§ WHAT IS NEEDED
Start at the line containing "for name, shape", stop at the line containing "for node in", and set down every line in that stretch exactly as written, and nothing else.

(3D code data)
= = = = = = =

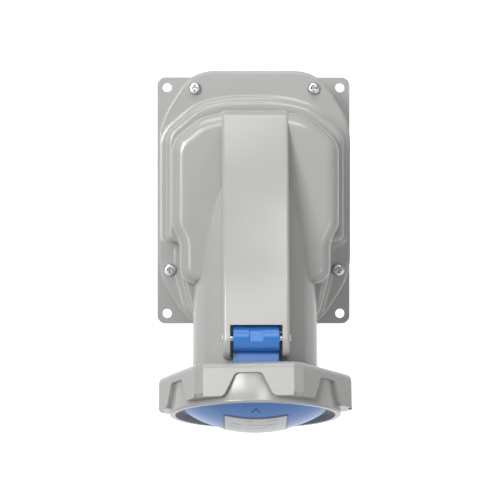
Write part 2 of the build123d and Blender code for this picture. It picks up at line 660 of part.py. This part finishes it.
clamp = make_terminal_clamp()
screw = make_terminal_screw()
terminal_screws = []
for number, angle in enumerate(CONTACT_ANGLES, start=1):
    is_earth = number == len(CONTACT_ANGLES)
    name = "earth_pin" if is_earth else f"power_pin_{number}"
    tip_z = EARTH_TIP_Z if is_earth else POWER_TIP_Z
    nodes[name] = at_contact(angle, contact_pin(CONTACT_RADII[number - 1], tip_z))
    nodes[f"terminal_clamp_{number}"] = at_contact(angle, clamp)
    terminal_screws += [at_contact(angle, Pos(0, 0, z) * screw) for z in TERMINAL_SCREW_Z]
nodes["terminal_screws"] = Compound(terminal_screws)

for name, shape in nodes.items():
    export_step(shape, f"parts/{name}.step")
    print(name, round(shape.volume), shape.is_valid)
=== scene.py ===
import json
import math

import bmesh
import bpy
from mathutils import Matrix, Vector


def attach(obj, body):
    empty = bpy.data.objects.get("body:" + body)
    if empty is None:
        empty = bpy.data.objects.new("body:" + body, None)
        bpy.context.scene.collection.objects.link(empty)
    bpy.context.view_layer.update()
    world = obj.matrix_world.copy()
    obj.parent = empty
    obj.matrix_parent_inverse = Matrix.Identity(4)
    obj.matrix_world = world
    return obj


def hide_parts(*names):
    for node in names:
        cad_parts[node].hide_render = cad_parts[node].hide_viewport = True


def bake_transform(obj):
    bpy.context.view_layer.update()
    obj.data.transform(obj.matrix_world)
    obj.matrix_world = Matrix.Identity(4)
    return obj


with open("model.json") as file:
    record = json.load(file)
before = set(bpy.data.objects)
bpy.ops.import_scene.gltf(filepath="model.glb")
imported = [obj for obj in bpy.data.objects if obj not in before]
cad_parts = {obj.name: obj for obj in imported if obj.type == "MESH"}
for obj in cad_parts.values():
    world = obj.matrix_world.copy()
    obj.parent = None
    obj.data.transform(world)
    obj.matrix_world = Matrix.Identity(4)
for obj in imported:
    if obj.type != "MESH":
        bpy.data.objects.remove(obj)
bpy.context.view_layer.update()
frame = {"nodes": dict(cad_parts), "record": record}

RECORD = frame["record"]
NODES = frame["nodes"]
JOINTS = {joint["name"]: joint for joint in RECORD["behaviour"]["joints"]}

# The mouth's own frame: the ring turns about the mouth's axis, which runs out of the mouth as Z
MOUTH = Vector(JOINTS["ring_turn"]["pos_m"])
MOUTH_Z = -Vector(JOINTS["ring_turn"]["axis"]).normalized()
MOUTH_X = Vector((1, 0, 0))
MOUTH_Y = MOUTH_Z.cross(MOUTH_X)

# Lid and label as they are in the CAD, and the added arrow, in metres
DOME_R = 0.050
DOME_HEIGHT = 0.014
DOME_FOOT = 0.0106
DOME_BALL_R = (DOME_R**2 + DOME_HEIGHT**2) / (2 * DOME_HEIGHT)
LABEL_HALF_W = 0.0225
LABEL_HALF_L = 0.029
LABEL_FRAME_W = 0.0013
LABEL_ROW_PITCH = 0.0070
LABEL_ROW_HALF_H = 0.14  # of the pitch
LABEL_MARGIN = 2.5 * LABEL_FRAME_W
DASH_STRETCH = (0.5, 0.4, 0.4)
DASH_LEVEL = 0.47
DASH_INK = (0.20, 0.21, 0.24)
FRAME_INK = (0.06, 0.065, 0.085)
ARROW_MIDDLE = 0.0385
ARROW_HALF_W = 0.0026
ARROW_RISE = 0.0042
ARROW_LINE_W = 0.0009
ARROW_PROUD = 0.00025
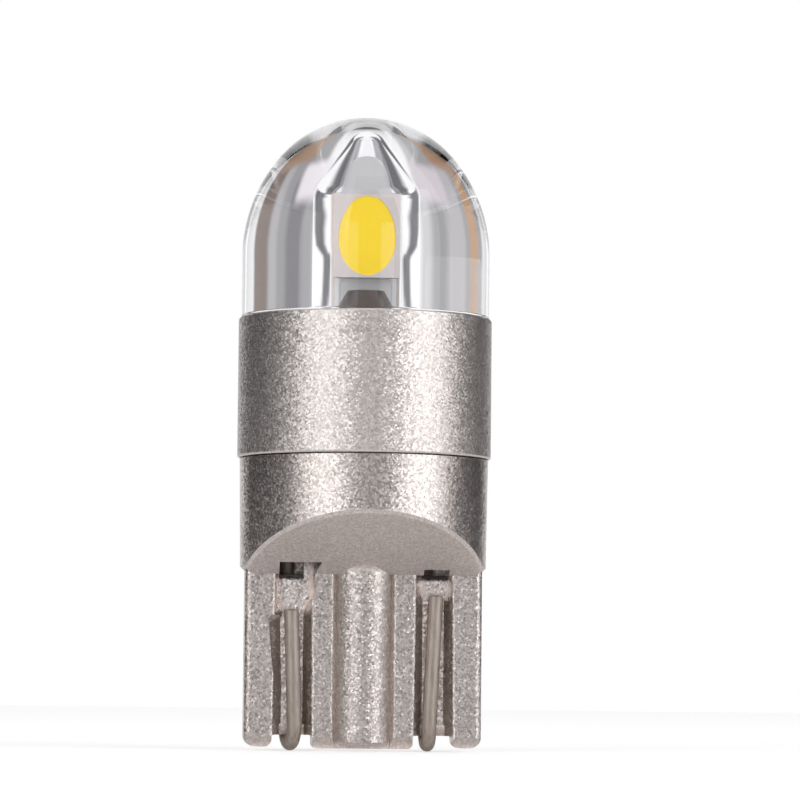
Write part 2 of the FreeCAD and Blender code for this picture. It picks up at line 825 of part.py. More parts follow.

= = = = = = =

§ RESPONSE TO THE EXERCISE
for name, shape in nodes.items():
    export_step(shape, f"parts/{name}.step")
    print(name, round(shape.volume), shape.is_valid)
=== scene.py ===
import json
import math

import bmesh
import bpy
from mathutils import Matrix, Vector


def attach(obj, body):
    empty = bpy.data.objects.get("body:" + body)
    if empty is None:
        empty = bpy.data.objects.new("body:" + body, None)
        bpy.context.scene.collection.objects.link(empty)
    bpy.context.view_layer.update()
    world = obj.matrix_world.copy()
    obj.parent = empty
    obj.matrix_parent_inverse = Matrix.Identity(4)
    obj.matrix_world = world
    return obj


def hide_parts(*names):
    for node in names:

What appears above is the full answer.